Within the NLP community, interoperability has been a major issue in the last 25 years, it has been subject of several standardization efforts, but nevertheless remains a problem partially solved at best.

Interoperability of linguistic resources involves two major aspects: Structural interoperability (annotations of different origin are represented using the same formalism) and conceptual interoperability (annotations of different origin are linked to a common vocabulary). Recently, it has been argued that both aspects can be addressed by representing linguistic resources using Semantic Web formalisms and in accordance with the Linked Data paradigm (Chiarcos et al., 2013).

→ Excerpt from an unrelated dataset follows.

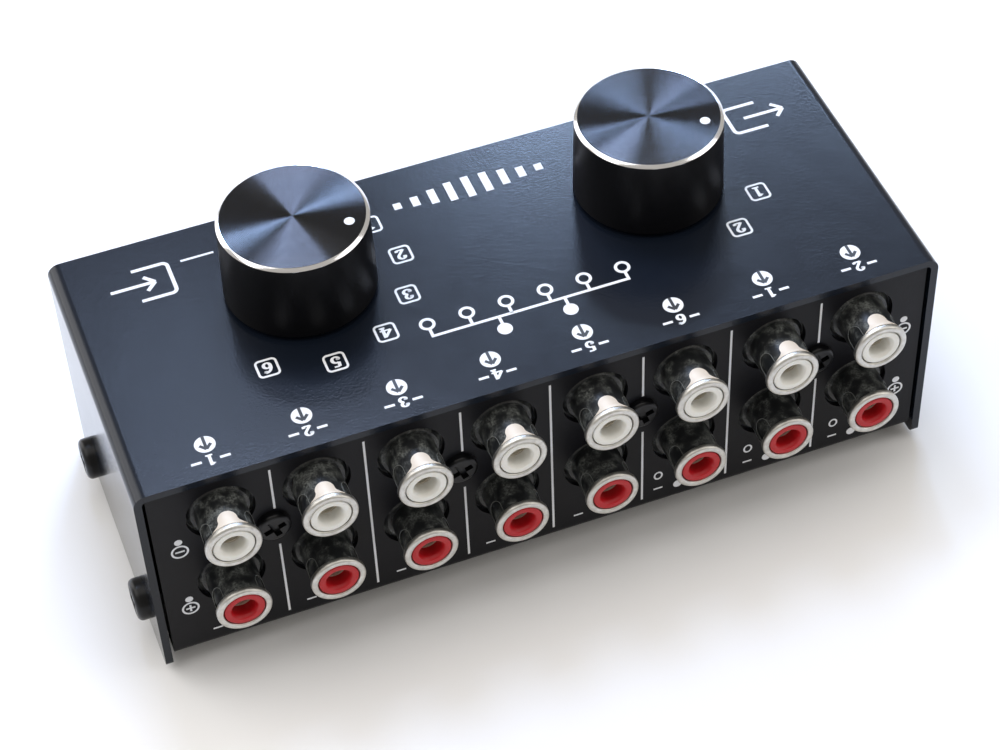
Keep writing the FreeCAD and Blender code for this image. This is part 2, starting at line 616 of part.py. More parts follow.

In particular, the RDF data model (labeled directed multi-graphs) allows to generalize over the concept of feature structures which is underlying existing efforts to standardize corpora (ISO TC37/SC4:LAF, TEI), linguistic annotations (EAGLES, ISO TC37/SC4:ISOcat), and lexical resources (ISO TC37/SC4:LMF, TEI), thereby contributing to the interoperability between these standardization efforts.

This talk provides a general introduction into the topic and elaborates on two selected use cases:
– exploiting structural interoperability: combining annotated corpora and lexical resources
– exploiting conceptual interoperability: dealing with heterogeneous annotations in NLP pipelines


Date: 2015-02-12 10:30 - 12:00

Location: L308, Lennart Torstenssonsgatan 8